The claims, made in televised interviews, supported assertions that the Jemaah Islamiyah group is tied into al-Qaida. But comments by the suspects were denied by the accused leader of Jemaah Islamiyah and drew fire from human rights groups that warned the confessions may have been coerced.

Jemaah Islamiyah is thought to have been behind Christmas Eve church bombings in nine Indonesian cities in 2000 that killed 19 people, the nightclub blasts on the resort island of Bali and an August 2003 car bomb at a Jakarta hotel that killed 12 people.

Mohamed Nasir Abbas, one of the four men interviewed by Malaysia’s TV3, said the bombings were inspired by religious edicts, known as fatwas, attributed to bin Laden.

“People who believed in the fatwa carried out bombings,” Nasir said. “Therefore they bombed churches. The bombing in Bali was based on a policy to take revenge against America.”
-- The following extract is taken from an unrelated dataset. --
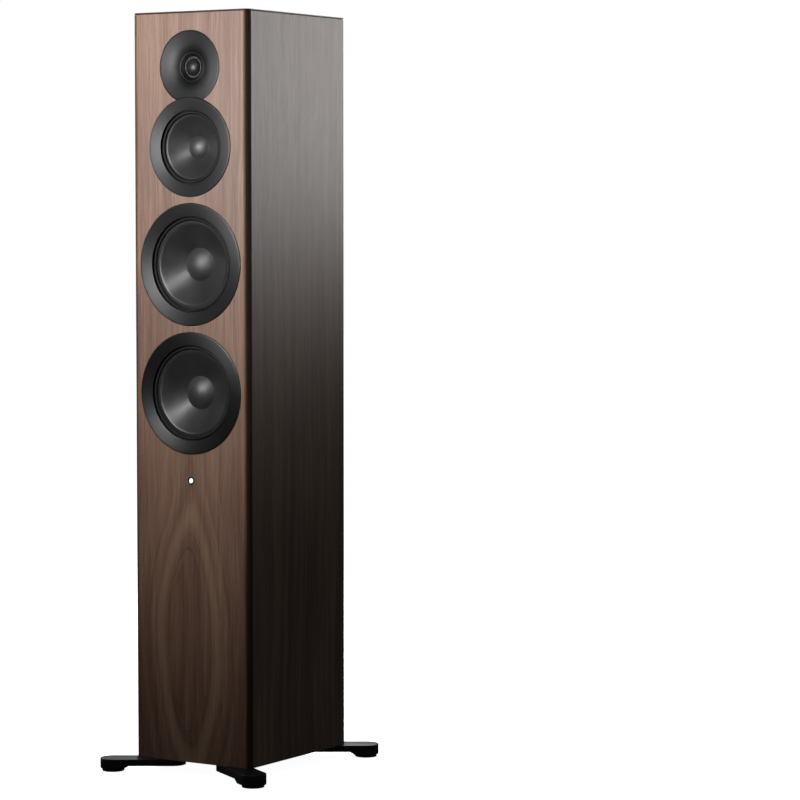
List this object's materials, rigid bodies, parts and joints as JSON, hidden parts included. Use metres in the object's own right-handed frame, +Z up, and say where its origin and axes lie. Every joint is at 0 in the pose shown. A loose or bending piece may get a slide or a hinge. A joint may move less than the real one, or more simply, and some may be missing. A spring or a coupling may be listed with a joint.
{
  "type": "floorstanding loudspeaker",
  "caption": "Tall slim loudspeaker: walnut cabinet, tweeter, midrange and woofers with black trim rings, status light, rear amplifier panel and splayed outrigger feet.",
  "frame": {"origin": "on the floor, under the centre of the cabinet", "axes": "+Z up, -Y towards the listener (the front with the drivers), +X to the right seen from the front"},
  "size_m": [0.302, 0.352, 1.16],
  "materials": {
    "walnut_veneer": "satin lacquered walnut veneer, vertical grain",
    "raw_board": "unfinished fibreboard",
    "black_board": "black painted fibreboard",
    "ring_black": "satin black, turned",
    "basket_black": "matte black die casting",
    "cone_black": "matte black mineral-filled polymer",
    "dome_black": "coated soft dome",
    "surround_rubber": "soft black rubber",
    "spider_cloth": "impregnated cloth",
    "coil_copper": "copper winding",
    "motor_iron": "ferrite magnet and plated steel plates",
    "fastener_steel": "black zinc",
    "gloss_black": "gloss black plastic",
    "panel_black": "black anodised aluminium",
    "light_lens": "clear white lens, emissive when on",
    "circuit_green": "circuit board with parts",
    "supply_blue": "circuit board with transformer",
    "matte_black": "matte black plastic",
    "socket_gold": "gold plated",
    "socket_steel": "shielded socket",
    "wire_red": "insulated wire",
    "foot_black": "gloss black painted casting",
    "pad_rubber": "black rubber pad on a steel stud",
    "foam_grey": "open-cell damping foam"
  },
  "bodies": {
    "root": {"front_baffle": "walnut_veneer", "left_side_panel": "walnut_veneer", "right_side_panel": "walnut_veneer", "top_panel": "walnut_veneer", "bottom_panel": "walnut_veneer", "rear_panel": "black_board", "window_braces": "raw_board", "mid_chamber": "raw_board", "damping_foam": "foam_grey", "tweeter_faceplate": "ring_black", "tweeter_surround": "surround_rubber", "tweeter_motor": "motor_iron", "tweeter_rear_cup": "matte_black", "panel_screws": "fastener_steel", "foot_bolts": "fastener_steel", "status_light_bezel": "gloss_black", "status_light_lens": "light_lens", "amp_panel": "panel_black", "amp_board": "circuit_green", "power_supply": "supply_blue", "mains_inlet": "matte_black", "phono_sockets": "socket_gold", "link_socket": "socket_steel", "wiring_loom": "wire_red", "mid_trim_ring": "ring_black", "mid_basket": "basket_black", "mid_surround": "surround_rubber", "mid_spider": "spider_cloth", "mid_motor": "motor_iron", "woofer_upper_trim_ring": "ring_black", "woofer_upper_basket": "basket_black", "woofer_upper_surround": "surround_rubber", "woofer_upper_spider": "spider_cloth", "woofer_upper_motor": "motor_iron", "woofer_lower_trim_ring": "ring_black", "woofer_lower_basket": "basket_black", "woofer_lower_surround": "surround_rubber", "woofer_lower_spider": "spider_cloth", "woofer_lower_motor": "motor_iron", "outrigger_front_left": "foot_black", "outrigger_front_right": "foot_black", "outrigger_rear_left": "foot_black", "outrigger_rear_right": "foot_black"},
    "mid_diaphragm": {"mid_cone": "cone_black", "mid_dust_cap": "cone_black", "mid_voice_coil": "coil_copper"},
    "woofer_upper_diaphragm": {"woofer_upper_cone": "cone_black", "woofer_upper_dust_cap": "cone_black", "woofer_upper_voice_coil": "coil_copper"},
    "woofer_lower_diaphragm": {"woofer_lower_cone": "cone_black", "woofer_lower_dust_cap": "cone_black", "woofer_lower_voice_coil": "coil_copper"},
    "tweeter_diaphragm": {"tweeter_dome": "dome_black", "tweeter_voice_coil": "coil_copper"},
    "power_rocker": {"power_switch": "gloss_black"},
    "pairing_button": {"pair_button": "matte_black"},
    "foot_front_left": {"levelling_foot_front_left": "pad_rubber"},
    "foot_front_right": {"levelling_foot_front_right": "pad_rubber"},
    "foot_rear_left": {"levelling_foot_rear_left": "pad_rubber"},
    "foot_rear_right": {"levelling_foot_rear_right": "pad_rubber"}
  },
  "joints": [
    {"name": "woofer_lower_travel", "type": "slide", "parent": "root", "child": "woofer_lower_diaphragm", "axis": [0, -1, 0], "range_m": [-0.004, 0.004], "stiffness_N_per_m": 1200, "deforming": ["woofer_lower_surround", "woofer_lower_spider"]},
    {"name": "woofer_upper_travel", "type": "slide", "parent": "root", "child": "woofer_upper_diaphragm", "axis": [0, -1, 0], "range_m": [-0.004, 0.004], "stiffness_N_per_m": 1200, "deforming": ["woofer_upper_surround", "woofer_upper_spider"]},
    {"name": "mid_travel", "type": "slide", "parent": "root", "child": "mid_diaphragm", "axis": [0, -1, 0], "range_m": [-0.002, 0.002], "stiffness_N_per_m": 900, "deforming": ["mid_surround", "mid_spider"]},
    {"name": "tweeter_travel", "type": "slide", "parent": "root", "child": "tweeter_diaphragm", "axis": [0, -1, 0], "range_m": [-0.0003, 0.0003], "stiffness_N_per_m": 600, "deforming": ["tweeter_surround"]},
    {"name": "power_rocker_tilt", "type": "hinge", "parent": "root", "child": "power_rocker", "pos_m": [-0.034, 0.1285, 0.126], "axis": [-1, 0, 0], "range_deg": [0, 20]},
    {"name": "pairing_button_press", "type": "slide", "parent": "root", "child": "pairing_button", "axis": [0, -1, 0], "range_m": [0, 0.001], "stiffness_N_per_m": 400, "springref_m": -0.002},
    {"name": "foot_front_left_level", "type": "slide", "parent": "root", "child": "foot_front_left", "axis": [0, 0, -1], "range_m": [0, 0.006]},
    {"name": "foot_front_right_level", "type": "slide", "parent": "root", "child": "foot_front_right", "axis": [0, 0, -1], "range_m": [0, 0.006]},
    {"name": "foot_rear_left_level", "type": "slide", "parent": "root", "child": "foot_rear_left", "axis": [0, 0, -1], "range_m": [0, 0.006]},
    {"name": "foot_rear_right_level", "type": "slide", "parent": "root", "child": "foot_rear_right", "axis": [0, 0, -1], "range_m": [0, 0.006]}
  ]
}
According to the edict, Muslims were told to kill “Americans wherever they are, irrespective of whether they are armed or not, whether they are soldiers or civilians or women, elderly people or children,” Nasir said.

Another detainee, Amran Mansor, identified himself as a Jemaah Islamiyah fund-raiser and said he had transported explosives to Pekan Baru, the site of one of the church bombings.

Nasir and the other three men interviewed said they received military training in Afghanistan. They now renounce Jemaah Islamiyah, they said, because it killed Muslims and other innocent people.

They are being held in Indonesia on terror-related suspicions, but it remains unclear whether authorities will press charges and how long they will be held.

“The likelihood that they may have been tortured and coerced into making false statements or confessions under interrogation is high,” said Syed Ibrahim, head of a Malaysian human rights group devoted to improving prisoner conditions.

In the interview, Nasir identified Abu Bakar Bashir, an Indonesian Muslim cleric, as Jemaah Islamiyah’s spiritual leader and said that Bashir and a man known as Hambali passed along bin Laden’s wishes.

Bashir, who is being held in a Jakarta jail but is set to be released at the end of the month, despite U.S. pressure to keep him in custody, denies being the group’s leader.